Have you ever heard of the “bus test”? It is often brought up in discussions with leaders and business owners, as a way to determine whether or not the business could keep running without them. “If you were struck by a bus tomorrow, what would happen in your company? Would it keep running or would it stop?”

It is also a measurement of risk that considers the consequences of losing key team members within an organization. It is important to think about for any person, on any team, in any company. I like to refer to the “lotto test” in this case – “If one of your team members won the Lottery tomorrow and quit…”

When assessing people and operational structures for a client, one of my first actions is to audit for the “bus test” or the “lotto test.”

Here’s what it looked like for one client…

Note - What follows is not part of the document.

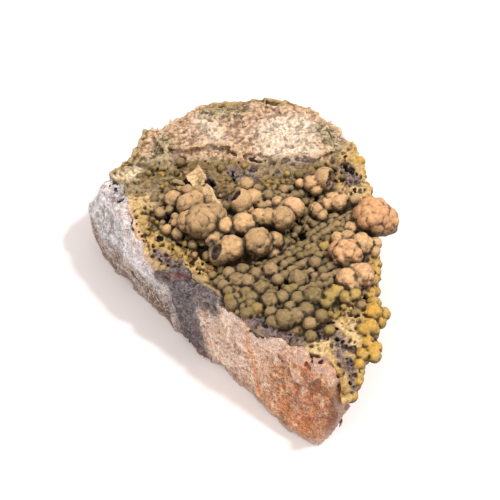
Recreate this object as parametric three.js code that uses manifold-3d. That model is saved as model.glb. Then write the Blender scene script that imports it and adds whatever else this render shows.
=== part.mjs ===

They had an Operations Manager who wore many hats (we’ll call him Jerry). Jerry had been a part of the company since the beginning and was viewed as a pillar. He played a major role in the development of systems and processes throughout all phases of growth (many of which lived on paper, most of which lived in his head). He was also responsible for managing calendars, scheduling client meetings, and leading all outbound and inbound communications. Jerry was a trusted sounding board and often in a position of responsibility for decision making (determining what did and did not happen). Lastly, he was responsible for invoicing and billing, and was the primary on balancing the books.

We identified this risk during the Organizational Performance Audit process, just in time for Jerry to suddenly quit.

The team immediately found themselves in disaster control mode. EVERYTHING went through Jerry – he was a bottleneck and had become too essential. He knew in what stage every communication was currently, he knew what decisions had been made and what was still in discussion, and unfortunately he knew how to hide some financial mistakes he had made (because no one else was looking).

After consulting them through some “right now” disaster control, and the development of structures that would mitigate risks in the future, the company recovered 25,000 of would-be lost revenue and caught up to weeks of backlogged communications (that they didn’t know about before).

Here’s my PSA for the day

Even when things look like they are moving along well on the surface, there are probably still risks in your business that you may not be aware of. And if you can uncover them, and then mitigate the risks, then you can avoid a disaster.


Is it possible that you have a key person in your business that would not pass the bus test? Do you have a Jerry?